start
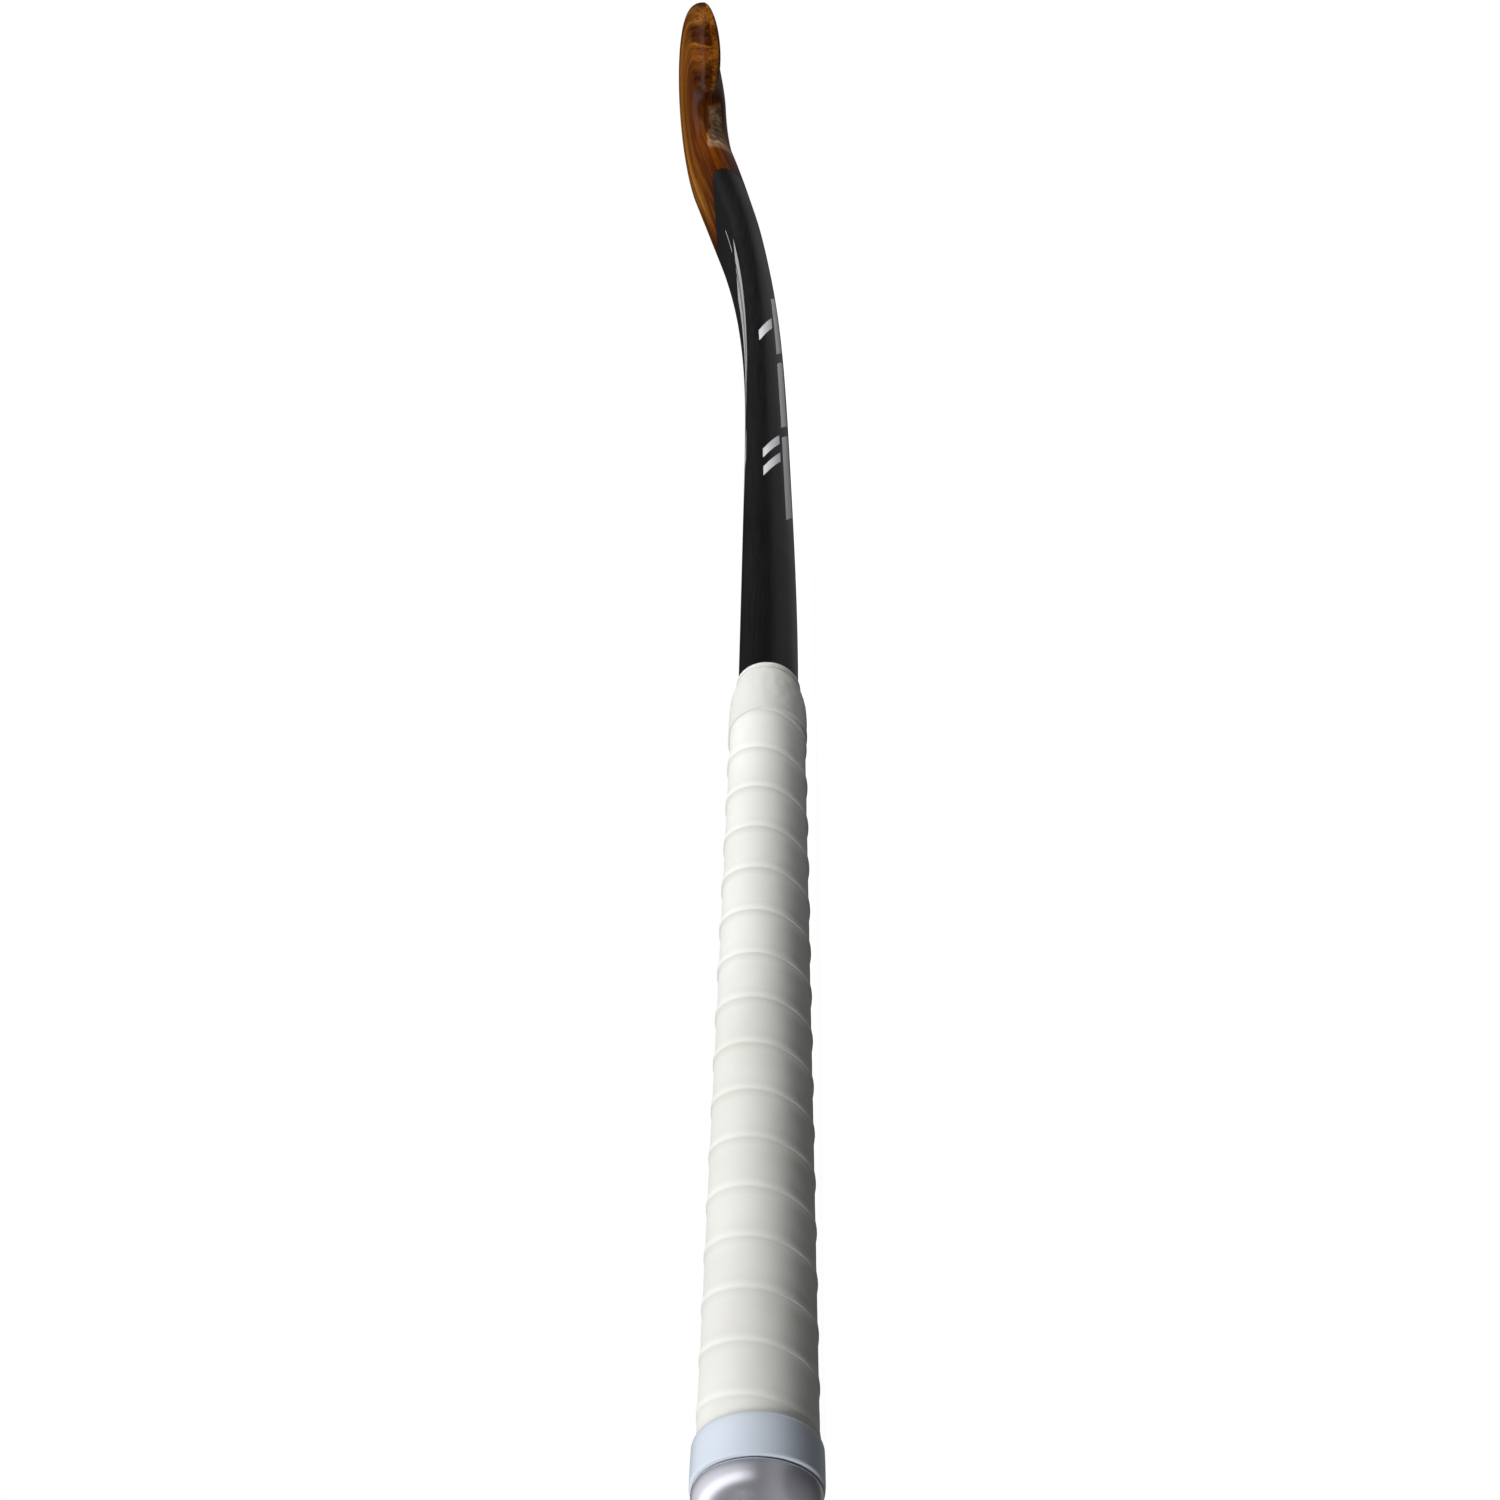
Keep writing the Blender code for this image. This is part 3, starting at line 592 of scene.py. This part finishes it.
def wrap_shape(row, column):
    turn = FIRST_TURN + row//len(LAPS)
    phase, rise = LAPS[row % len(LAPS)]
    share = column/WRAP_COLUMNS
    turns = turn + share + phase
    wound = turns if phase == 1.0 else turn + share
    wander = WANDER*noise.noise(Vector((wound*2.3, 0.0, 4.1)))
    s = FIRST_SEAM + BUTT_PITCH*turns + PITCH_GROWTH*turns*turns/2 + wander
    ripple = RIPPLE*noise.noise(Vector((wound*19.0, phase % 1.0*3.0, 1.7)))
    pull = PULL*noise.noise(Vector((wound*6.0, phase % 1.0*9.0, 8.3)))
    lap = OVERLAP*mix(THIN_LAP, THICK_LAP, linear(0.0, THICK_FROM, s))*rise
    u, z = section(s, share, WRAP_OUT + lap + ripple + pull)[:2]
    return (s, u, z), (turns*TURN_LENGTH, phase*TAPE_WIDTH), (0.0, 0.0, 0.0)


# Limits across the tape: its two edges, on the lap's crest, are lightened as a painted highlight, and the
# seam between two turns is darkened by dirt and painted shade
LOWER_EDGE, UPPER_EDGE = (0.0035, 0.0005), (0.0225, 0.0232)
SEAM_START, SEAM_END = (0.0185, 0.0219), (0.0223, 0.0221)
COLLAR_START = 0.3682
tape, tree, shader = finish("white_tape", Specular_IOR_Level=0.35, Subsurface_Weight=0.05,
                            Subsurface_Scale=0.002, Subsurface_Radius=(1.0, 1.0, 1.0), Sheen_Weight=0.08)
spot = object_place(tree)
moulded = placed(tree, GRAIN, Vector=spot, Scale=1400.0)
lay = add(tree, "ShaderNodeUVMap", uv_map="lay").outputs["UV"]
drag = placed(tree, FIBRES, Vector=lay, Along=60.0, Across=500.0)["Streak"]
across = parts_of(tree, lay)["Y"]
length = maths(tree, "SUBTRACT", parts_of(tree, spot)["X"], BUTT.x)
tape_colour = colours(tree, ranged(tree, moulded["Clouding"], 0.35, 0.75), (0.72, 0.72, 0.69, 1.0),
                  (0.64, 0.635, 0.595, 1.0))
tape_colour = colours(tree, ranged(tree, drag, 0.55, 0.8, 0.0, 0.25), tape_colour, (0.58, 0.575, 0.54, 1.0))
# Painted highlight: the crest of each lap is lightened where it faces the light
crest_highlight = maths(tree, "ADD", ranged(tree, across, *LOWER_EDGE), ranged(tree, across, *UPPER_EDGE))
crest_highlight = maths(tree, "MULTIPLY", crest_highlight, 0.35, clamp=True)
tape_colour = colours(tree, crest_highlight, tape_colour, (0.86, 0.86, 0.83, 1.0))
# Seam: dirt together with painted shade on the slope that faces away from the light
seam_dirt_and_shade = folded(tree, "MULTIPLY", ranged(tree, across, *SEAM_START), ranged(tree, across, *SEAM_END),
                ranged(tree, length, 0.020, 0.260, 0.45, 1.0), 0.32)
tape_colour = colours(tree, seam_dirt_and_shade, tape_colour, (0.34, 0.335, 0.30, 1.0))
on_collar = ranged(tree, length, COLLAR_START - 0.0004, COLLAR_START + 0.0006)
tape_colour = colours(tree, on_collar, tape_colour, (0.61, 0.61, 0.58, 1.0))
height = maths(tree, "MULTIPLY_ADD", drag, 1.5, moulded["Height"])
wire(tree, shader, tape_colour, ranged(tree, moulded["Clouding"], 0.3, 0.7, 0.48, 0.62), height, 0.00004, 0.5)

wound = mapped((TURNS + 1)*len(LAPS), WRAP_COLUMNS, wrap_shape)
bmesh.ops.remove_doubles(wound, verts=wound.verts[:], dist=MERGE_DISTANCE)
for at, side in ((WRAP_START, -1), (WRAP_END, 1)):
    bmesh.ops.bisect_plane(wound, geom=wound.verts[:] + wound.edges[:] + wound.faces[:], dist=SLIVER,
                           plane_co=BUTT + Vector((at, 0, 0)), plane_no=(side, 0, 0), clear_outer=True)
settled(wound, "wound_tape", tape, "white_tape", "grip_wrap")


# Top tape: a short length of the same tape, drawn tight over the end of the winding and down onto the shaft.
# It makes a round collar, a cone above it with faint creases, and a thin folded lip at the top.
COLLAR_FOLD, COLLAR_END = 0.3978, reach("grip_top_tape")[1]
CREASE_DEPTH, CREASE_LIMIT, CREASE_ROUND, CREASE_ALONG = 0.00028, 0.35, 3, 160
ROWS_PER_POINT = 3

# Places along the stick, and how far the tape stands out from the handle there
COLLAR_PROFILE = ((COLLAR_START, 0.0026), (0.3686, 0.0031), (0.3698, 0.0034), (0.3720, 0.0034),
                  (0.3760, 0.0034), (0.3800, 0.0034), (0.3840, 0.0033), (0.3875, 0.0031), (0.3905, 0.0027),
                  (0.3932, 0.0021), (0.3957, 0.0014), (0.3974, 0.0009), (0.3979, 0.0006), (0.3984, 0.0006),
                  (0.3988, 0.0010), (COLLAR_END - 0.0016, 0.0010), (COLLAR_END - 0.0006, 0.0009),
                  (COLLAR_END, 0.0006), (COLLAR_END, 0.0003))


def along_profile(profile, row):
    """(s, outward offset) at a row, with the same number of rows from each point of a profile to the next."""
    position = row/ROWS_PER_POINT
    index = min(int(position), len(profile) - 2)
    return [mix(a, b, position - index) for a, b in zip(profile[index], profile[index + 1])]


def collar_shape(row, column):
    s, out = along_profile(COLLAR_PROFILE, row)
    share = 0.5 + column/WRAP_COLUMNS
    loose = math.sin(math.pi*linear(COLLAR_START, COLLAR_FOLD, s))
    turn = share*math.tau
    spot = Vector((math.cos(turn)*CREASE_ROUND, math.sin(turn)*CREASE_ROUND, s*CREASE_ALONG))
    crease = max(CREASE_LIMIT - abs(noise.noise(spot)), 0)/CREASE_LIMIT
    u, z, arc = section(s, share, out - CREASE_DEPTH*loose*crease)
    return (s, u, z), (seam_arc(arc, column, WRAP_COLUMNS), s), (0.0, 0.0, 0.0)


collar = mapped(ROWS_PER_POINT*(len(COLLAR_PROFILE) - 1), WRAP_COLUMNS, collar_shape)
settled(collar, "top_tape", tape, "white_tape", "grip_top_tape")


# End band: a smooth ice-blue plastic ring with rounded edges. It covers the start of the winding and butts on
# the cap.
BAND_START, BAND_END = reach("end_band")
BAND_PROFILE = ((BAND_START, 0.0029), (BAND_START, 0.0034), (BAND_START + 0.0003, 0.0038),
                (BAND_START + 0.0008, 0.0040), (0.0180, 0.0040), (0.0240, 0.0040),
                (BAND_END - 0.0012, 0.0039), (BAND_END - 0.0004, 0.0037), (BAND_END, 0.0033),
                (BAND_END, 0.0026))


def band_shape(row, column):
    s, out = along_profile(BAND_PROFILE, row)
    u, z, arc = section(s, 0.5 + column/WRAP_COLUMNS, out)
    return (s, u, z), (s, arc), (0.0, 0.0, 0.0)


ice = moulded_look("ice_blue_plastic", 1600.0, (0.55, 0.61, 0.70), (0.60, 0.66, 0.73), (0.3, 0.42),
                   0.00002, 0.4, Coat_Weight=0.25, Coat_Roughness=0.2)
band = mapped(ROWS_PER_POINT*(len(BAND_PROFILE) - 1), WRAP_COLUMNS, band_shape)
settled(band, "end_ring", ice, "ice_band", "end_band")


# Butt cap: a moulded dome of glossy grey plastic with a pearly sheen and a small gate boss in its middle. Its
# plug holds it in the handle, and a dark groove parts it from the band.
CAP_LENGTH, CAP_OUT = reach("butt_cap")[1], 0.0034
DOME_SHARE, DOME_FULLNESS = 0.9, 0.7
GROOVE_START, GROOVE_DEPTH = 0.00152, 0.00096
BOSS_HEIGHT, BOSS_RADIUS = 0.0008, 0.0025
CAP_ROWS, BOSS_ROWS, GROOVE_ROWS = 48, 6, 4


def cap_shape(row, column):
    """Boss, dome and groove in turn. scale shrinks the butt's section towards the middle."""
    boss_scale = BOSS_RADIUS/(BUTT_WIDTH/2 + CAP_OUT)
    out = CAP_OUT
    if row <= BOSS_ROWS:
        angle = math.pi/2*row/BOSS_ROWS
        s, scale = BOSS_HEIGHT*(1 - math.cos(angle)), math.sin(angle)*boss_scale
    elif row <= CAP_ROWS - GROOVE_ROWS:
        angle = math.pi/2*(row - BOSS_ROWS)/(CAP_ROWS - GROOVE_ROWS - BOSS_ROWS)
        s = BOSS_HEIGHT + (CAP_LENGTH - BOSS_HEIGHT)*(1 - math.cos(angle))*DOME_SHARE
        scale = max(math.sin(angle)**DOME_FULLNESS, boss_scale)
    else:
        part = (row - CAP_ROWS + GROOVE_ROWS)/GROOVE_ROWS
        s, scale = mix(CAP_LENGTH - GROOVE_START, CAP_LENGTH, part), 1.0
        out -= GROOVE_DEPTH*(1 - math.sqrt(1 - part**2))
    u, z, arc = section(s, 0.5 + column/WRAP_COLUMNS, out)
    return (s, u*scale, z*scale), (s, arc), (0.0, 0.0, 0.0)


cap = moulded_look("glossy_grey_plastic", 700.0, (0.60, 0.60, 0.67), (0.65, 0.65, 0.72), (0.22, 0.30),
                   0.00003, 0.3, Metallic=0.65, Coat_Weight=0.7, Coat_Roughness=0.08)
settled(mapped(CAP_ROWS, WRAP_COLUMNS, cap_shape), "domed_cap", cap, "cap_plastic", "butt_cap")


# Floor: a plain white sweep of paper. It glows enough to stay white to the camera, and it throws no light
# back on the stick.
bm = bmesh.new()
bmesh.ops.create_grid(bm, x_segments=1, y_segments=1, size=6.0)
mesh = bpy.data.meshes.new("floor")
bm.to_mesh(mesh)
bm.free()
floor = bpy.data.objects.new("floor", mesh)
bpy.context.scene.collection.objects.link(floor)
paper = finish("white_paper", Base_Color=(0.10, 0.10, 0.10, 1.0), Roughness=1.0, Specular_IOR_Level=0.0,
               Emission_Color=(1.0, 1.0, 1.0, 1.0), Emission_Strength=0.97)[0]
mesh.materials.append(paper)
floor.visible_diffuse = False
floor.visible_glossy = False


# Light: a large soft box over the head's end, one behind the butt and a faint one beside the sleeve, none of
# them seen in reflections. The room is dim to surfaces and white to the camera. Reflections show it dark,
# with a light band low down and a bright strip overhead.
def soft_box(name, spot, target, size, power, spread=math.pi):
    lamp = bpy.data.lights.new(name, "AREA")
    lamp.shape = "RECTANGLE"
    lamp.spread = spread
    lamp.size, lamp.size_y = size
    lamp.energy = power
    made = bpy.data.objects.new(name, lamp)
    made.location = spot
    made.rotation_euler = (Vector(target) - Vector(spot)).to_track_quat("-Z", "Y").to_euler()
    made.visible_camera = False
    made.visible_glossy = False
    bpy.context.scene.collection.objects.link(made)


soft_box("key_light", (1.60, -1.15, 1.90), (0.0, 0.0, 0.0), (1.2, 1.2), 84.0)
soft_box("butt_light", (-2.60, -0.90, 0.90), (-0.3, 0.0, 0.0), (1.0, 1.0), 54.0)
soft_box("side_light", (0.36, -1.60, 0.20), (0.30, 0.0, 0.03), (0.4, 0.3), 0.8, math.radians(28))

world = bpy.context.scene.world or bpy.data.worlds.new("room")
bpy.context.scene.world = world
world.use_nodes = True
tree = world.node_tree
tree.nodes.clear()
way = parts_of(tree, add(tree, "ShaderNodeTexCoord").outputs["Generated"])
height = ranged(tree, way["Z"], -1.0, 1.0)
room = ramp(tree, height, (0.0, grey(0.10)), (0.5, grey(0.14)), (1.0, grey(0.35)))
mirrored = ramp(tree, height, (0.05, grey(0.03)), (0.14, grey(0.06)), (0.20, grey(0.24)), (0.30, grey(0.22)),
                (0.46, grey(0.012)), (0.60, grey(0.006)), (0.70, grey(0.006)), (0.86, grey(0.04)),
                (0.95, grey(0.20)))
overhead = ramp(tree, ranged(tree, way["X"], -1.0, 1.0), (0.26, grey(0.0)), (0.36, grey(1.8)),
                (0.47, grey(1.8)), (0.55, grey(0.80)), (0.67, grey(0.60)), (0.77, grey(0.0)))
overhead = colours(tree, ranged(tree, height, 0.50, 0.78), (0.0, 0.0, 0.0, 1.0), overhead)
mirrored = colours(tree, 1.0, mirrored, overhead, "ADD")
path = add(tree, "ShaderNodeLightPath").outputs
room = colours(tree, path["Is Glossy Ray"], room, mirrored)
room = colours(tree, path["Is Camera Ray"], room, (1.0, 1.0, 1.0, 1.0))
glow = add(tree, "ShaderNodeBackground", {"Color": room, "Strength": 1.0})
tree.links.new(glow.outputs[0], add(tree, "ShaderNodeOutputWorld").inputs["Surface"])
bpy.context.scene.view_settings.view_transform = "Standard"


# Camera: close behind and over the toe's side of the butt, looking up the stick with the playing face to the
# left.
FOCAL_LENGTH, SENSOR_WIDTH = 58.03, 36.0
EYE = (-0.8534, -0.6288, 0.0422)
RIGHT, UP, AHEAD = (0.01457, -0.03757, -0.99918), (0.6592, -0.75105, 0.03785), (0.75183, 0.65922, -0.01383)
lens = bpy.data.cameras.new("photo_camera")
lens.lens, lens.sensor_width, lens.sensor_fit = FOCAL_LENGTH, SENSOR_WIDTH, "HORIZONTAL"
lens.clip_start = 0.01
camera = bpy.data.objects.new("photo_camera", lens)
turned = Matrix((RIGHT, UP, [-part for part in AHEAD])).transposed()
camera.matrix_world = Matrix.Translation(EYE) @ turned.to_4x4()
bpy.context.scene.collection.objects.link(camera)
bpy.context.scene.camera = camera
end
_Set problem_
Pick out every line above that contains the word "scene" and copy it.

_Full solution_
Keep writing the Blender code for this image. This is part 3, starting at line 592 of scene.py. This part finishes it.
bpy.context.scene.collection.objects.link(floor)
    bpy.context.scene.collection.objects.link(made)
world = bpy.context.scene.world or bpy.data.worlds.new("room")
bpy.context.scene.world = world
bpy.context.scene.view_settings.view_transform = "Standard"
bpy.context.scene.collection.objects.link(camera)
bpy.context.scene.camera = camera